Triple H is telling a group of wrestlers that they’re unsuccessful because they aren’t fighting enough, regardless of the fact that nearly all of them wrestled at or in a Hell In A Cell the night before. He continued to tell them they should fight out their problems when he came to the ring for a Vote Of Confidence, immediately following a six-man tag match involving F**KING ALL OF THEM. Keep in mind that this is the same guy who fired The Miz and R-Truth FOR FIGHTING TOO MUCH. They weren’t getting noticed, so they stopped complaining and started beating people up. Triple H fired them and would not accept their apology because if they “do the crime” they’ve got to “do the time”. How are the wrestlers supposed to win?
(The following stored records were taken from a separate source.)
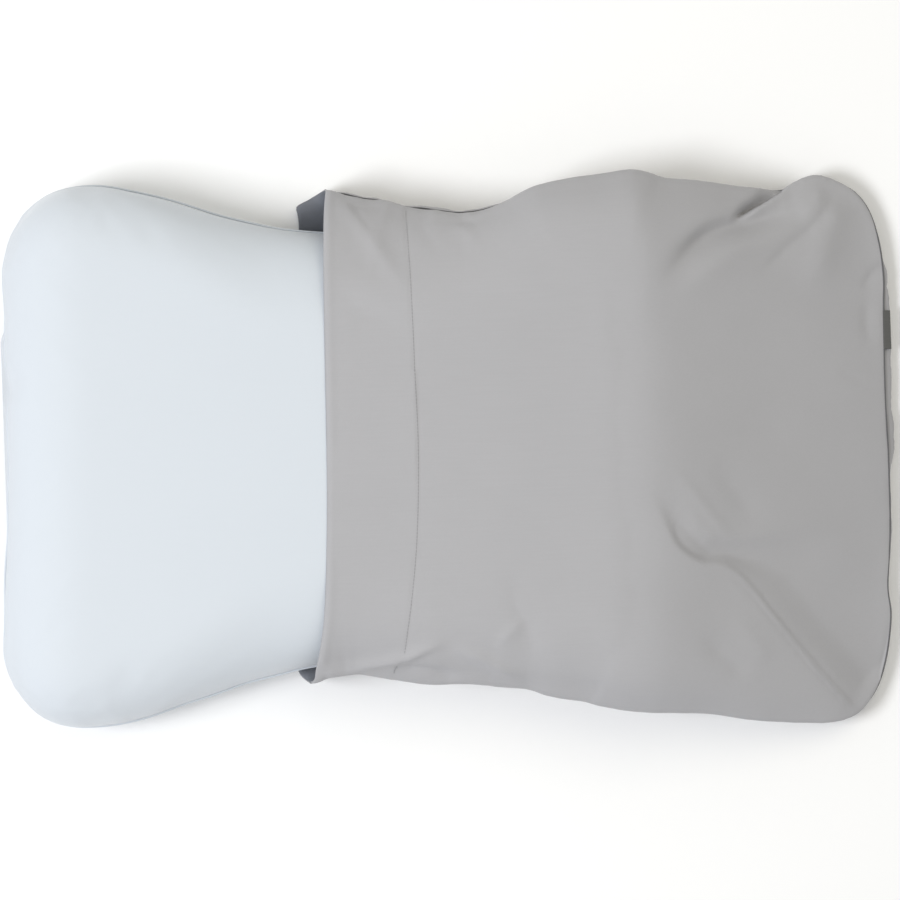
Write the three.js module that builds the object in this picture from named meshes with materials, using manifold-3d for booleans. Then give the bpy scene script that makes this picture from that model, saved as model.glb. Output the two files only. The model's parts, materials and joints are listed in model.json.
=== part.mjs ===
// A camp pillow that lies half inside its cotton pillowcase.
// Millimetres. X runs along the pillow towards the case's closed end, Y across it and Z up.
// The origin is on the table, under the middle of the pillow.

import * as THREE from "three";
import { mergeVertices } from "three/addons/utils/BufferGeometryUtils.js";
import Module from "manifold-3d";

const wasm = await Module();
wasm.setup();

// ---- Driving dimensions ----

// Pillow
const PILLOW_LENGTH = 610;
const LOBE_WIDTH = 458; // across the widest part, near each end
const WAIST_WIDTH = 364; // across the middle
const LOBE_INSET = 67; // from an end to the widest part
const CORNER_DEPTH = 75; // how far each round corner runs down the end
const END_DIP = 3.5; // how far the middle of each end curves in
const PILLOW_THICKNESS = 112;
const PILLOW_SEAM_HEIGHT = 46; // above the table
const END_ROUND = 110; // from an end to the flat of the top
const SIDE_ROUND = 90; // from a side to the flat of the top
const WAIST_SKEW = 1.2; // above 1 keeps the waist long and the lobes short

// Cloth and seams
const COVER_CLOTH = 1;
const LINER_CLOTH = 0.8;
const CASE_CLOTH = 1;
const HEM_CLOTH = 0.8;
const LAYER_GAP = 0.5; // between one layer and the next
const TOUCH_GAP = 0.3; // between pieces that touch
const SEAM_RADIUS = 0.6;
const CASE_SEAM_GAP = 0.8; // from the case's seam to its panels, whose facets don't line up with it
const THREAD_THICKNESS = 0.3;
const THREAD_WIDTH = 1;

// Pillowcase
const CASE_LENGTH = 480; // from the mouth to the end seam, as it lies
const CASE_OVERHANG = 141; // of the end seam past the pillow's end
const HEM_DEPTH = 77;
const MOUTH_SKEW = 9.5; // how far the mouth's back corner leads its middle
const LOWER_MOUTH_LEAD = 22; // of the lower panel past the upper one
const BACK_FLARE = 33; // slack of the mouth behind the waist
const FRONT_FLARE = 10;
const FLARE_LENGTH = 125;
const BACK_CORNER_SHIFT = -15; // of the end's corners from the line of the sides
const FRONT_CORNER_SHIFT = 16;
const CASE_CORNER = 62; // radius of the end's corners
const SLOPE_START = 35; // from the pillow's end back to where the upper panel starts down
const END_SEAM_HEIGHT = 14;
const CASE_END_ROUND = 60; // from the end seam to the flat of the underside
const TAB_LENGTH = 33;
const TAB_DEPTH = 5.5;
const TAB_THICKNESS = 1.2;
const TAB_OFFSET = 84; // from the case's middle line towards the back

// Zip in the pillow's end wall
const ZIP_LENGTH = 190;
const ZIP_DROP = 18; // below the pillow's seam
const ZIP_TILT = THREE.MathUtils.degToRad(30);
const TAPE_WIDTH = 8;
const TAPE_THICKNESS = 0.5;
const CHAIN_GAP = 1.2; // between the two coils
const COIL_WIDTH = 2;
const COIL_THICKNESS = 1.5;
const STOP_LENGTH = 2.5;
const SLIDER_LENGTH = 10;
const SLIDER_WIDTH = 8;
const SLIDER_PLATE = 0.8;
const WEDGE_WIDTH = 0.6;
const BRIDGE_LENGTH = 5.2;
const BRIDGE_WIDTH = 1.6;
const BRIDGE_BAR = 0.6;
const PULL_PIN_RADIUS = 0.4;
const PULL_PIN_CLEARANCE = 0.4;
const PULL_LENGTH = 18;
const PULL_WIDTH = 6.4;
const PULL_THICKNESS = 0.8;
const PULL_FRAME = 0.9; // width of the arms round the bridge

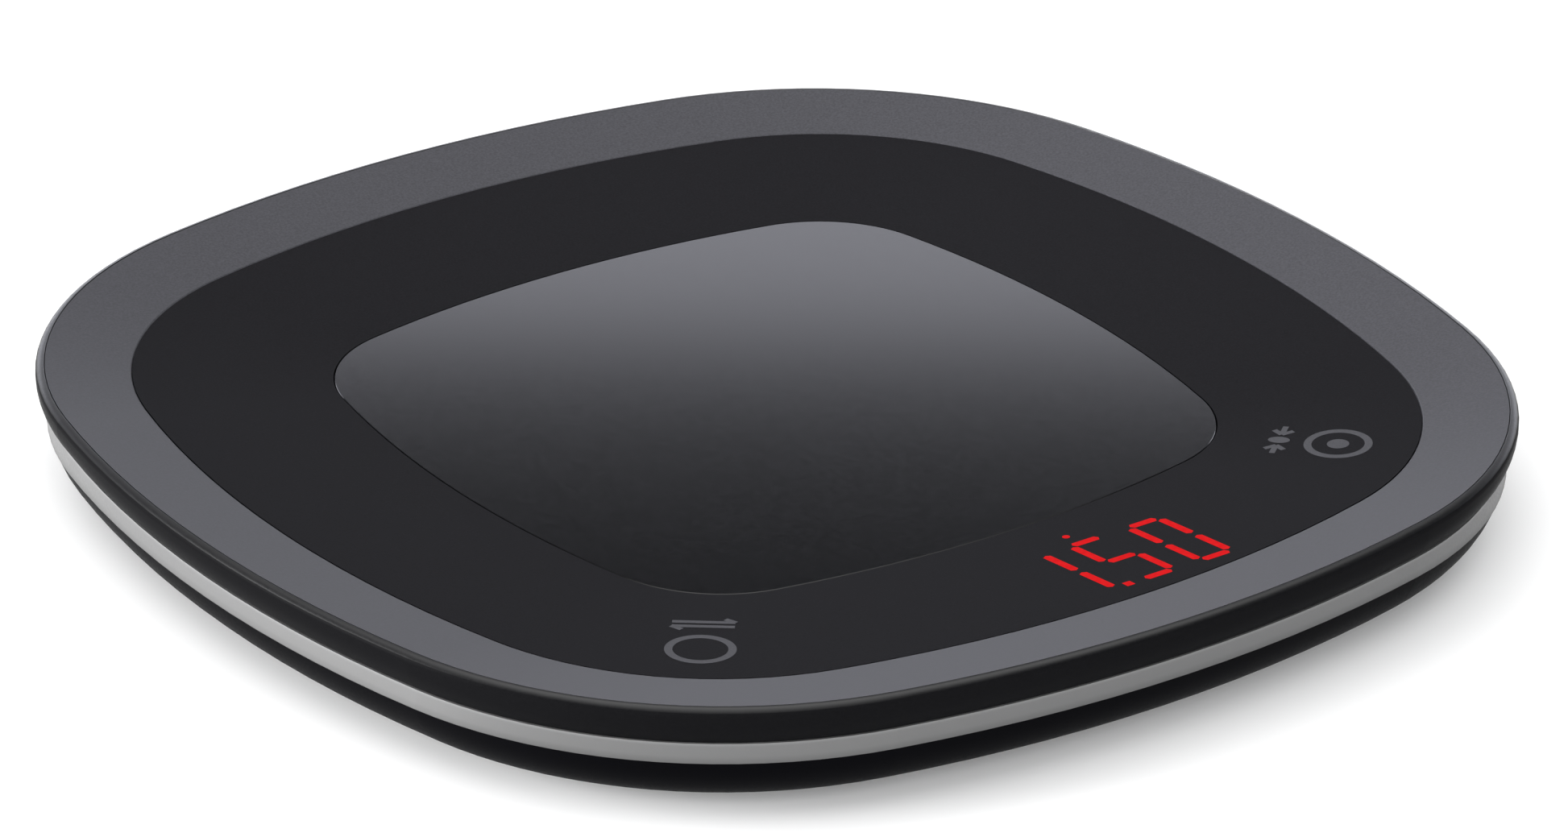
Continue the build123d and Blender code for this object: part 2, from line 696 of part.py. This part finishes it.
def make_battery(y, nub_side):
    """Dry cell lying along X, with its nub at one end."""
    can_length = BATTERY_LENGTH - NUB_HEIGHT
    lie = Pos(0, y, BATTERY_Z) * Rot(0, 90, 0)
    can = lie * Pos(0, 0, -nub_side * NUB_HEIGHT / 2) * Cylinder(CELL_RADIUS, can_length)
    can = fillet(can.edges(), BATTERY_EDGE)
    nub = lie * Pos(0, 0, nub_side * (BATTERY_LENGTH - NUB_HEIGHT) / 2) * Cylinder(NUB_RADIUS, NUB_HEIGHT)
    return can + nub


def leaf(y, side):
    """Sprung leaf: a strip bent to a blunt V that bears on the end of a battery."""
    root = BAY_HALF_LENGTH - FIT - CONTACT
    tip = BATTERY_LENGTH / 2 + FIT
    upper = [(tip, LEAF_NOSE), (root, LEAF_KNEE), (root, LEAF_END)]
    bend = [(x, -rise) for x, rise in reversed(upper)] + upper
    back = [(x + CONTACT, rise) for x, rise in reversed(bend)]
    corners = [(side * x, y - LEAF_WIDTH / 2, BATTERY_Z + rise) for x, rise in bend + back]
    strip = Face(Wire.make_polygon(corners))
    return extrude(strip, amount=LEAF_WIDTH, dir=(0, 1, 0))


def make_end_contact(y):
    """Contact at the left end of one battery, with a tab through the bay wall for its lead."""
    return leaf(y, -1) + contact_tab(y, -TAB_ROOT_X, 0)


def make_link_contact():
    """Contact at the right end, which joins the two batteries."""
    wall = BAY_HALF_LENGTH - FIT
    low = BATTERY_Z + LEAF_KNEE
    high = BATTERY_Z + LEAF_END
    bridge = block(wall - CONTACT, wall, FRONT_BATTERY_Y, REAR_BATTERY_Y, low, high)
    return leaf(FRONT_BATTERY_Y, 1) + leaf(REAR_BATTERY_Y, 1) + bridge


def make_battery_leads():
    """Two leads from the end contacts to the board."""
    leads = []
    z = CONTACT_TAB_Z + CONTACT / 2
    for start_y, lane_x, turn_y, landing_x in BATTERY_LANES:
        points = [
            (-TAB_END_X - FIT, start_y, z),
            (lane_x, start_y, z),
            (lane_x, turn_y, z),
            (landing_x, turn_y, z),
            (landing_x, BATTERY_LEAD_END_Y, z),
        ]
        leads.append(wire(points, BATTERY_LEAD_BEND))
    return group(leads)


# ---------------------------------------------------------------- the assembly

def make_screws():
    """The three sets of screws, by node name."""
    housing = [screw(x, y, RECESS_TOP_Z, HOUSING_SCREW_LENGTH, False) for x, y in HOUSING_SCREW_PLACES]
    board_top = BOARD_Z + BOARD_HEIGHT
    board = [screw(x, y, board_top, BOARD_SCREW_LENGTH, True) for x, y in BOARD_SCREW_PLACES]
    bracket = []
    for side in CORNERS.values():
        for ear in (-EAR_PLACE, EAR_PLACE):
            bearing_z = BRACKET_Z + EAR_HEIGHT
            bracket.append(corner_frame(side) * screw(0, ear, bearing_z, BRACKET_SCREW_LENGTH, True))
    return {
        "housing_screws": group(housing),
        "board_screws": group(board),
        "bracket_screws": group(bracket),
    }


def make_corner_parts():
    """Foot, pad, load cell, bracket and leads of every corner, by node name."""
    parts = {}
    for name, side in CORNERS.items():
        place = corner_frame(side)
        parts[name + "_foot"] = place * make_foot()
        parts[name + "_foot_pad"] = place * make_foot_pad()
        parts[name + "_load_cell"] = place * make_load_cell()
        parts[name + "_cell_bracket"] = place * make_bracket()
        parts[name + "_strain_gauge"] = place * make_strain_gauge()
        parts[name + "_cell_leads"] = make_cell_leads(side)
    return parts


def make_electronics():
    """Board, display, chips, buzzer and touch electrodes, by node name."""
    board_top = BOARD_Z + BOARD_HEIGHT
    light_bars = make_light_bars()
    return {
        "main_board": make_main_board(),
        "display_housing": make_display_housing(light_bars),
        "display_light_bars": light_bars,
        "display_pins": make_display_pins(),
        "controller_chip": block(*CONTROLLER_PLAN, board_top, board_top + CONTROLLER_HEIGHT),
        "converter_chip": block(*CONVERTER_PLAN, board_top, board_top + CONVERTER_HEIGHT),
        "buzzer": make_buzzer(board_top),
        "unit_key_electrode": make_electrode(-1),
        "tare_key_electrode": make_electrode(1),
        "unit_key_lead": make_key_lead(-1),
        "tare_key_lead": make_key_lead(1),
    }


def make_power():
    """Batteries, contacts and leads, by node name."""
    return {
        "front_battery": make_battery(FRONT_BATTERY_Y, 1),
        "rear_battery": make_battery(REAR_BATTERY_Y, -1),
        "battery_negative_contact": make_end_contact(FRONT_BATTERY_Y),
        "battery_positive_contact": make_end_contact(REAR_BATTERY_Y),
        "battery_link_contact": make_link_contact(),
        "battery_leads": make_battery_leads(),
    }


def main():
    """Write one file per node."""
    body = base_body()
    parts = {
        "top_shell": make_top_shell(),
        "rim_ring": make_rim_ring(),
        "touch_panel": make_touch_panel(),
        "center_plate": make_center_plate(),
        "trim_band": make_trim_band(),
        "base_shell": make_base_shell(body),
        "battery_door": make_battery_door(body),
    }
    parts.update(make_corner_parts())
    parts.update(make_electronics())
    parts.update(make_power())
    parts.update(make_screws())
    os.makedirs("parts", exist_ok=True)
    for name, shape in parts.items():
        export_step(shape, f"parts/{name}.step")


main()
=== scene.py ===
from math import cos, pi, radians, sin

import bmesh
import bpy
from mathutils import Matrix, Vector
from mathutils.bvhtree import BVHTree


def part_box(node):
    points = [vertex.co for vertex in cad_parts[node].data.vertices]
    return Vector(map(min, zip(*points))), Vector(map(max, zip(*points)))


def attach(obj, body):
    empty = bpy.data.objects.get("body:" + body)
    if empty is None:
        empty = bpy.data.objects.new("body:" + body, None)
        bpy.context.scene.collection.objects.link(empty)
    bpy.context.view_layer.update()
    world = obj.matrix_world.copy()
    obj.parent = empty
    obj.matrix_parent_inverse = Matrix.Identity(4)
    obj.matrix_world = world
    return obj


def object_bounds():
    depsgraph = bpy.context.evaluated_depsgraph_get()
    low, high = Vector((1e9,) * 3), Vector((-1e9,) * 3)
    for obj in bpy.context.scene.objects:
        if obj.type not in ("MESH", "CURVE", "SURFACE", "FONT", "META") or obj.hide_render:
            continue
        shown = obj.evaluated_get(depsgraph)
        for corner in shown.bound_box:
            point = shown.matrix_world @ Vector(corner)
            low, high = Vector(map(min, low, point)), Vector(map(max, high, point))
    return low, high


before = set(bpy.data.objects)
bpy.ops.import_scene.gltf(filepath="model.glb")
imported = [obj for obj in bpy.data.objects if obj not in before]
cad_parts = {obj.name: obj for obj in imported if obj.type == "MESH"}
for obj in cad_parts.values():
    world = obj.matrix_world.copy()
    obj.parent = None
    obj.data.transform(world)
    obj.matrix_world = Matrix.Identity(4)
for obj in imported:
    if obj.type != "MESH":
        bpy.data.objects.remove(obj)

# A kitchen scale on a pale floor. Metres throughout, in the frame of the CAD.

CAD_BOX = [list(corner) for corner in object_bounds()]

# ---------------------------------------------------------------- materials

NOISE_LOW = 0.3
NOISE_HIGH = 0.7
GLOW_GRAIN = 900.0


def material(name):
    """New node material; gives the material, its nodes, its links and its shader."""
    made = bpy.data.materials.new(name)
    made.use_nodes = True
    nodes = made.node_tree.nodes
    return made, nodes, made.node_tree.links, nodes["Principled BSDF"]


def noise(nodes, links, scale, detail=3.0, stretch=(1.0, 1.0, 1.0)):
    """Noise over the object's own coordinates; scale is in waves per metre."""
    place = nodes.new("ShaderNodeTexCoord")
    mapping = nodes.new("ShaderNodeMapping")
    mapping.inputs["Scale"].default_value = stretch
    links.new(place.outputs["Object"], mapping.inputs["Vector"])
    texture = nodes.new("ShaderNodeTexNoise")
    texture.inputs["Scale"].default_value = scale
    texture.inputs["Detail"].default_value = detail
    links.new(mapping.outputs["Vector"], texture.inputs["Vector"])
    return texture.outputs["Fac"]


def spread(nodes, links, factor, low, high, start=NOISE_LOW, end=NOISE_HIGH):
    """Map a range of a factor, by default the middle range of a noise, to low..high."""
    ranged = nodes.new("ShaderNodeMapRange")
    ranged.inputs["From Min"].default_value = start
    ranged.inputs["From Max"].default_value = end
    ranged.inputs["To Min"].default_value = low
    ranged.inputs["To Max"].default_value = high
    links.new(factor, ranged.inputs["Value"])
    return ranged.outputs["Result"]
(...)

They’re damned if they do and damned if they don’t, and if they mention it they get dressed down verbally, dragged around by the tie or figuratively instructed to suck the boss’s dick.

To summarize, Triple H is the worst person in the world and the only person we’re supposed to be cheering.

Maybe Even Worse: Chicken Does Not Need to Be Fritos

I don’t want to get all “healthy” and “compassionate” in this wrestling report, but Christ almighty, if you are the kind of person who sees a chicken nugget matted into the shape of a Frito’s Scoop and think to yourself, “wow, I’d like to eat that, it’ll let me get slightly more ranch sauce in my mouth”, you are depressing and should stop being allowed to eat. You know what else lets you pick up dipping sauce? A F**KING NORMAL SHAPED PIECE OF CHICKEN. Is your dipping sauce WATER? Will it not rest on the part of the chicken you’re trying to eat long enough for you to get it into your mouth? Are you dipping your chicken, running a f**king obstacle course and then trying to eat it? And furthermore, why are you buying food from a restaurant that thinks a black woman going MMM HMMM GIRL LEMME TELL YOU about fried chicken is a good idea for a mascot in 2000-goddamned-11?